Cat and treadmill
Cat and treadmill

Feeling a bit surly, laid up with a nasty cold, reduced to scavenging through fields of youtube garbage for something resembling authenticity. Cats on treadmills (hilarious, for a while). The immensely popular FAIL video phenomenon (people seriously injuring themselves with the help of gravity, elastics, and small engines). I need to get out, but…

Youtube has everything. Infinite hunting videos, including a few of mine. Hoping for a find, I searched for “upland bird hunting” videos, and found myself getting increasingly irritated by the overabundance of “shooting preserve” and outfitter videos showing fat rich people shooting birds they won’t have to clean and most likely won’t eat, either.

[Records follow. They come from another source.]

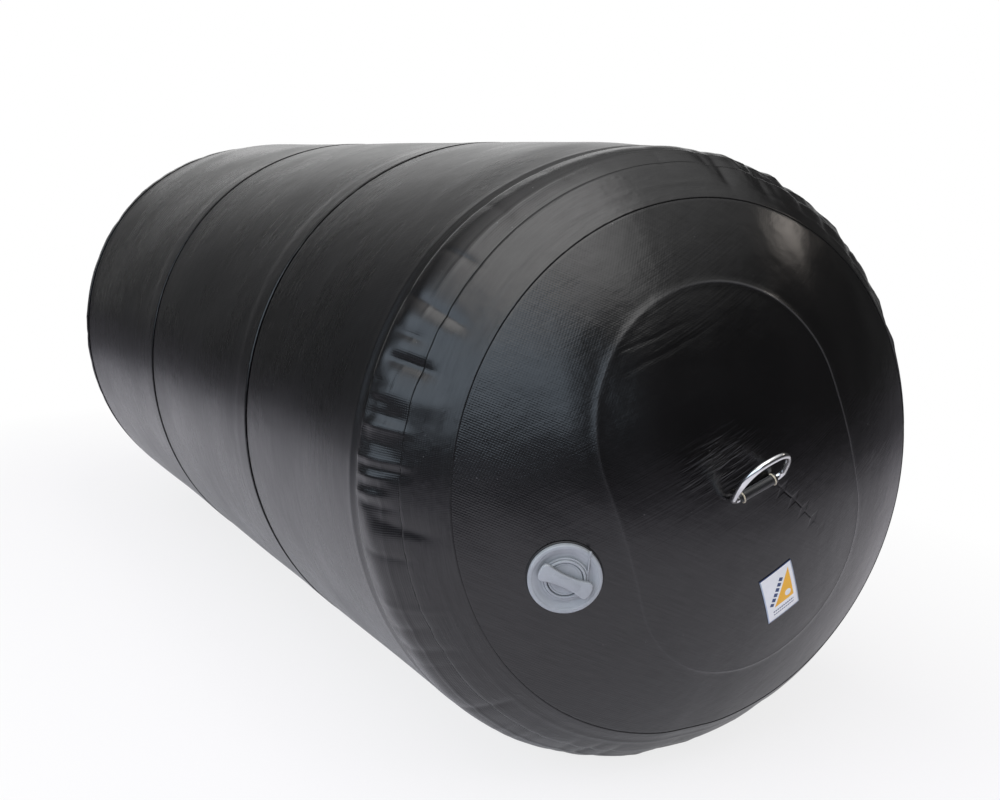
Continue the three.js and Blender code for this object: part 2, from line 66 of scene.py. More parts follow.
# %% Camera
camera_place = Vector((1.7338, -0.7437, 0.6002))
camera_aim = Vector((-0.8748, 0.4509, -0.1773))
camera_data = bpy.data.cameras.new("camera")
camera_data.lens = 50
camera_data.sensor_width = 36
camera = bpy.data.objects.new("camera", camera_data)
camera.location = camera_place
camera.rotation_euler = camera_aim.to_track_quat("-Z", "Y").to_euler()
bpy.context.scene.collection.objects.link(camera)
bpy.context.scene.camera = camera

# %% [markdown]
# ## The tube's sizes
#
# The frame gives the places, and a few sizes that the skin is built from are named here. All of the
# skin is one line turned about the tube's axis: a shallow dome, a rounded shoulder and the straight
# tube. The line is measured by its distance along the skin from the end seam, because the tapes and
# edges on the real fender were laid out along the skin too.

# %% Sizes of the skin
BODY_RADIUS = 305 * MM
REST_HALF_WIDTH = 30 * MM
SEAM_PLANE = 693 * MM
END_SEAM_RADIUS = 254 * MM
DOME_RISE = 91 * MM
NECK_RADIUS = 301 * MM
SHOULDER_LENGTH = 76 * MM
FABRIC = 1.0 * MM
LAYER_GAP = 0.3 * MM
TAPE_WIDTH = 50 * MM
SKIRT_WIDTH = 105 * MM
BODY_EDGE = 35 * MM
NECK_END = 200 * MM
NEAR_LAP = 419 * MM
FAR_LAP = 848 * MM
LAP_WIDTH = 38 * MM

rest_angle = math.asin(REST_HALF_WIDTH / BODY_RADIUS)
AXIS_HEIGHT = BODY_RADIUS * math.cos(rest_angle)
print("axis height", round(AXIS_HEIGHT, 4), "m")

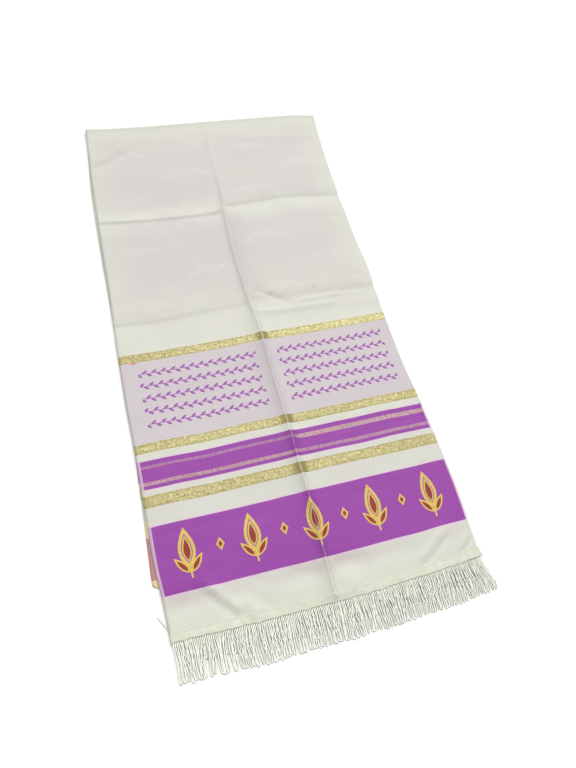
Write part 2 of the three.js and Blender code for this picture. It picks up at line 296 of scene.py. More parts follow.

Then I found a longer video about hunting Huns and sharptail on public land in western Montana. Looked authentic, but had suspiciously good production quality and a soundtrack way inside Puddle of Mud or Solid Waste. Promising. I should have turned it off when one of the Kansan talking heads appeared wearing a Garmin shirt. Halfway through the vid there’s a scene with an English setter absolutely blitzing straightline through some brush with the voice-over, “The dogs are really birdy in here…” Really? Cut to the three dudes in glorious late afternoon Montana rays lumbering leisurely through tall grass. One grabs his Garmin Astro, looks at it for a second, and non-nonchalantly says, “Well, we’ve got a dog on point somewhere close; looks like he’s about 100 yards southwest. Let’s go get some birds.” Cut back to the Garmin guy: “The Garmin Astro has really changed the face of upland bird hunting.” I guess so. Now, as long as you don’t mind the price tag, you don’t even have to know where your dog is. Ever.

Garmin Astro
The $650 Garmin Astro

It should go without saying that this is wrong. What are you doing out there? Why are you hunting birds? If your dog matters to you, why don’t you keep track of your four-legged partner? I see this too often. While running on a trail near my house I encountered a beautiful English setter with a couple e-collars and antennas laced around its neck, sprinting the other way. Over a half-mile later I found his owners, ablaze in hunter orange caps and Orvis chaps. Around their necks hung thousands of dollars of electronic tracking devices, and in the mouth of the patriarch of this bunch was a good ol’ fashioned whistle. He shrieked on it steadily, at least once a second, turning serenity to sheer sonic hell. About three quarters of a mile behind these folks were two other setters romping around the brush on their extended electronic leashes.

Snow and bird dog
Angus and my shadow, snow and e-collar

I shouldn’t let it bother me. I should look at it as a sign that going after wild birds in wild, hard-to-hunt places is fairly safe. I don’t care that these guys with their technology and hired dogs are the ones flooding the Web with photos of tailgates littered with multi-limits on all available species. To be fair, I use an e-collar on Angus, always have. I use it to get his attention and to reinforce our working relationship by helping him stay close enough to me so I can read him. The best thing about it is that I don’t ever need to call him, and we can hunt quietly. This matters to me. Watching Angus hunt, watching him check to see where I am, to see if I might want him to shift directions, watching him apply his superior sensory equipment to the mutual pursuit, watching him creep, point, adjust, get excited: call me old fashioned, but this stuff is way more interesting to me than looking at a 2.78″ diagonal color GPS screen to see what my mutt’s up to.